For the first time in a long time, I'm totally psyched about writing, especially working on my screenplays. I'm sure that the fact that I'm graduating in less than 11 weeks has something to do with that. School is amazingly good at sucking all of the creative juices out, even for someone who has a minor in writing. In the last few days, I've set myself a game plan in motion for the next year in a variety of areas, really designed to help me finish up all the loose ends in my life and get ready to tackle the next part of my journey of life.


It's nice, I don't feel like I'm in limbo anymore. For several years, I just felt like I was floating around and even though there were things I wanted to do, I was completely unfocused and just didn't know exactly what was going on in my life to get to the next step. I'm sure a lot of that stemmed from the fact that I was still trying to recover from my divorce. It seemed like just as I was starting to feel like normal about my life and getting over the divorce when 2009 happened. Let's just say I'm glad that year is over and not dwell on any more negativity about it. I'm done being a victim. Everyone has shit that happens to them, but it's really how you deal with everything that shows your true character.


2010 has been an interesting year so far and now that I'm almost ½ through it, I can honestly say it's far better than it was last year.


School is almost done, I have a great internship and learning a ton of stuff with that and hopefully will even make some money soon. In the next two weeks I am going to finish one and hopefully two one sheets (which basically sum up my scripts so that I can get funding for them). It's amazing how hard they are, but I feel confident in my ability to carve something out. Action!!! is starting to make the rounds on the festival circuit which is exciting and we just got word that it will be in a comedy festival out in LA which is very exciting. So school and career stuff seems to moving along at an acceptable pace.


My love life on the other hand leaves something to be desired. I'm working hard to get over my ridiculous obsession as I have grown completely annoyed with unrequited love.

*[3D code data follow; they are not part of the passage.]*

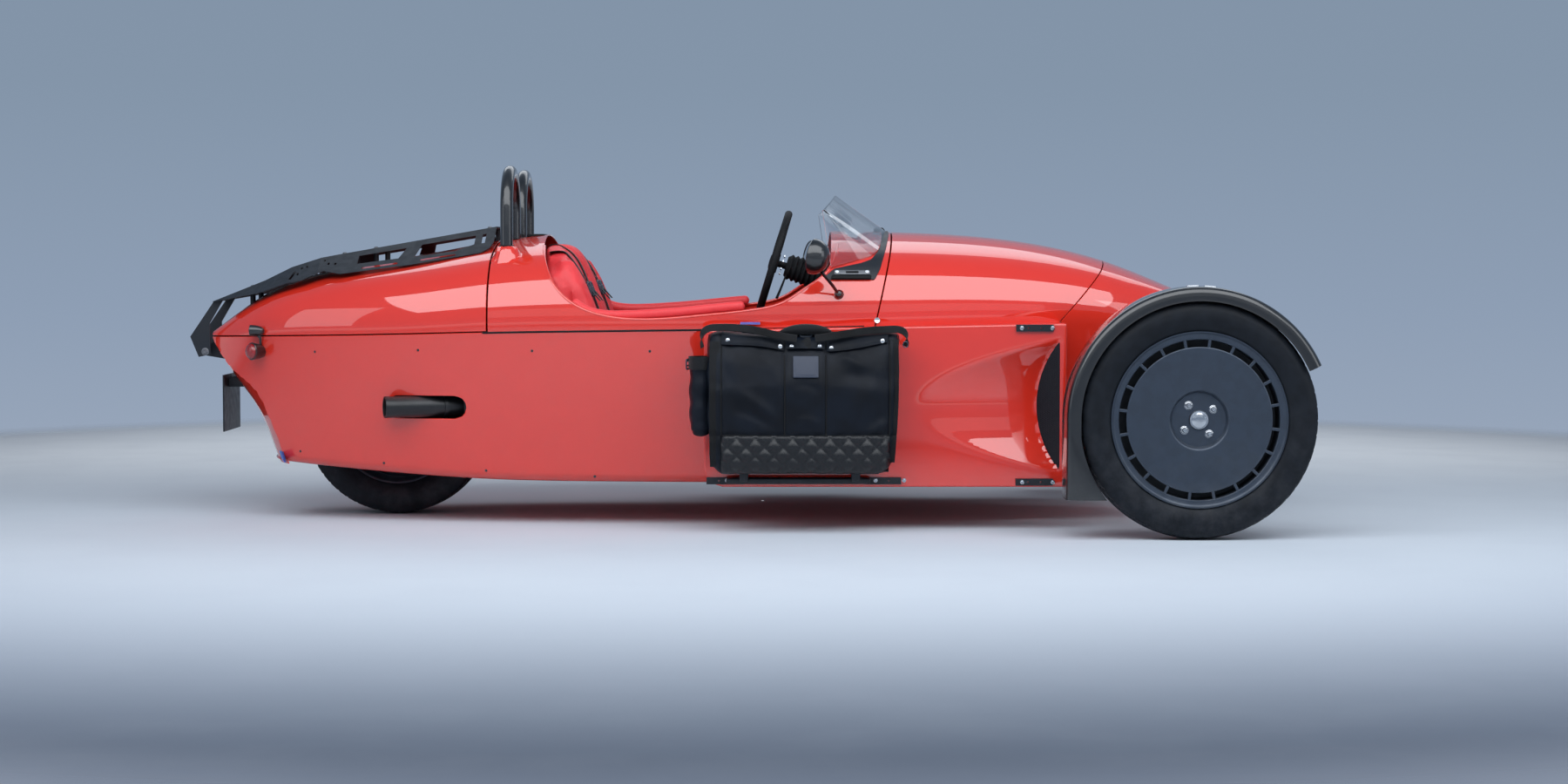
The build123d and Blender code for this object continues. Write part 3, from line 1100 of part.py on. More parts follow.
def rack_section(row):
    """Closed outline of the folded sheet, across the car at one row of the table."""
    out = Vector(math.cos(RACK_FOLD), -math.sin(RACK_FOLD))
    inward = Vector(-math.sin(RACK_FOLD), -math.cos(RACK_FOLD)) * RACK_T
    fold = Vector(row.half, row.top)
    tip = fold + out * row.side
    corner = Vector(row.half - RACK_T * math.tan(RACK_FOLD / 2), row.top - RACK_T)
    right = [fold, tip, tip + inward, corner]
    outline = [(p.X, p.Y) for p in right] + [(-p.X, p.Y) for p in reversed(right)]
    with BuildSketch(Plane((row.x, 0, 0), x_dir=(0, 1, 0), z_dir=(1, 0, 0))) as section:
        with BuildLine():
            Polyline(*outline, close=True)
        make_face()
    return section.sketch


with BuildPart() as rack:
    loft(sections=[rack_section(row) for row in RACK_ROWS], ruled=True)
    with BuildSketch(Plane.XZ):
        with BuildLine():
            Polyline(*RACK_EDGE, (RACK_EDGE[-1][0] + 50, 960), (RACK_EDGE[-1][0] + 50, 500),
                     (RACK_EDGE[0][0] - 50, 500), (RACK_EDGE[0][0] - 50, RACK_EDGE[0][1]), close=True)
        make_face()
    extrude(amount=OVER, both=True, mode=Mode.SUBTRACT)
    for window in SIDE_WINDOWS:
        with BuildSketch(Plane.XZ):
            with BuildLine():
                Polyline(*window, close=True)
            make_face()
        extrude(amount=OVER, both=True, mode=Mode.SUBTRACT)
    for hole_x, hole_z in SIDE_HOLES:
        with Locations((hole_x, 0, hole_z)):
            Cylinder(SIDE_HOLE_R, OVER, rotation=(90, 0, 0), mode=Mode.SUBTRACT)
    with BuildSketch(Plane.XY.offset(RACK_ROWS[0].top)):
        with Locations(*[(x, 0) for x in DECK_WINDOWS]):
            RectangleRounded(DECK_WINDOW_LONG, DECK_WINDOW_WIDE, DECK_WINDOW_R)
    extrude(amount=OVER, mode=Mode.SUBTRACT)
    for sign in (-1, 1):
        with BuildSketch(Plane.XZ.offset(sign * (FOOT_Y + FOOT_T / 2) - FOOT_T / 2)):
            with BuildLine():
                Polyline((LID_PIVOT_X - 22, LID_PIVOT_Z - 18), (-1805.5, 595), (-1726, 712),
                         (-1690, 725), (-1740, 640), (LID_PIVOT_X + 18, LID_PIVOT_Z - 10),
                         close=True)
            make_face()
            with Locations((LID_PIVOT_X, LID_PIVOT_Z)):
                Circle(PIVOT_R + RUN, mode=Mode.SUBTRACT)
        extrude(amount=FOOT_T)
        for post_x, post_y in RACK_POSTS:
            with Locations((post_x, sign * post_y, deck_top(post_x) - (RACK_T + POST_LONG) / 2)):
                Cylinder(POST_R, POST_LONG)
    add(tail_clear, mode=Mode.SUBTRACT)
write(rack.part, "luggage_rack")
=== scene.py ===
"""Looks of an open car with two front wheels and one rear wheel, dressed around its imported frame."""

import json
import math

import bmesh
import bpy
import numpy as np
from bpy.props import FloatProperty, FloatVectorProperty, IntProperty, PointerProperty
from mathutils.bvhtree import BVHTree
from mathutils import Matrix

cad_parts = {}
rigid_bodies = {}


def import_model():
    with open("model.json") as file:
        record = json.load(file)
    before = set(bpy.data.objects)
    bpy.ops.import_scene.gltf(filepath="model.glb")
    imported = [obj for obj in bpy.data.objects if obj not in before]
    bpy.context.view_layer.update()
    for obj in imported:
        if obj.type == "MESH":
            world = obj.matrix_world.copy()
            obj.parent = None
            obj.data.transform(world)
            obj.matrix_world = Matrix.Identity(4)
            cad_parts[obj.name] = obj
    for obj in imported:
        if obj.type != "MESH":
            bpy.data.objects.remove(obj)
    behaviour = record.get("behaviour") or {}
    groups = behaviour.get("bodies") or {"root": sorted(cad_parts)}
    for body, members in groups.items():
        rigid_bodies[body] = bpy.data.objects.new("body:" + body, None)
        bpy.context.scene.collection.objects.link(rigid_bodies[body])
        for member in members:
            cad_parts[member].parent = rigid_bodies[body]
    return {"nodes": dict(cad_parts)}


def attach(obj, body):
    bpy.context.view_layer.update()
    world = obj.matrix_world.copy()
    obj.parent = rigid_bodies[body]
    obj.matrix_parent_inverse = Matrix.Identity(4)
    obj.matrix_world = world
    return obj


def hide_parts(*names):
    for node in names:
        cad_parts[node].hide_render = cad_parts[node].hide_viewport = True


bl_info = {
    "name": "Three-wheeled open car",
    "version": (1, 0, 0),
    "blender": (4, 5, 0),
    "location": "View3D > Sidebar > Car",
    "description": "Builds the panels, wheels, trim and finishes of an open three-wheeled car",
    "category": "Object",
}

for leftover in list(bpy.data.objects):
    bpy.data.objects.remove(leftover)
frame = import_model()
NODES = frame["nodes"]

SIDES = (("right", -1), ("left", 1))
TINY = 1e-12


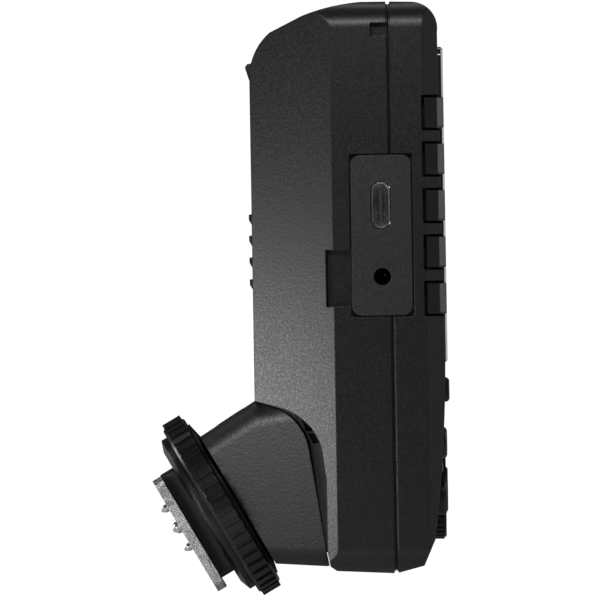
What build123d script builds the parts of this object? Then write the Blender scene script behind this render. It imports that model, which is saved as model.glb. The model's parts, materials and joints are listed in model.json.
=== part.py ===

It's time to work on finding someone who actually wants to be with me. What a concept I know. Not sure if I can handle it, but should make life definitely more interesting. Though for at least the next 11 weeks, I'm content to stay single. Just don't have the time. Of course, I won't turn down a date with Nathan Fillion should the opportunity arise. :)


Life is feeling pretty darn good these days. That's certainly not to say that I don't feel completely overwhelmed and frustrated when things don't go my way, but I'm working hard on not dwelling on them. Life happens, deal with it. Time to stop letting all the little annoyances of life stop my from moving forward with my life. I have completely amazing kids who bring so much more joy than I ever could have imagined. I have great, uplifting friends who inspire me to continually better myself and excited because I'm making many more friends who are bringing out the best in me. While I haven't completely outgrown Daytona Beach, I know the time is coming, but not yet. Right now, I'm quite content to stay here for a while as I flex my muscles and get ready to branch out and move on.


“Twenty years from now you will be more disappointed by the things that you didn't do than by the ones you did do. So throw off the bowlines. Sail away from the safe harbor. Catch the trade winds in your sails. Explore. Dream. Discover.”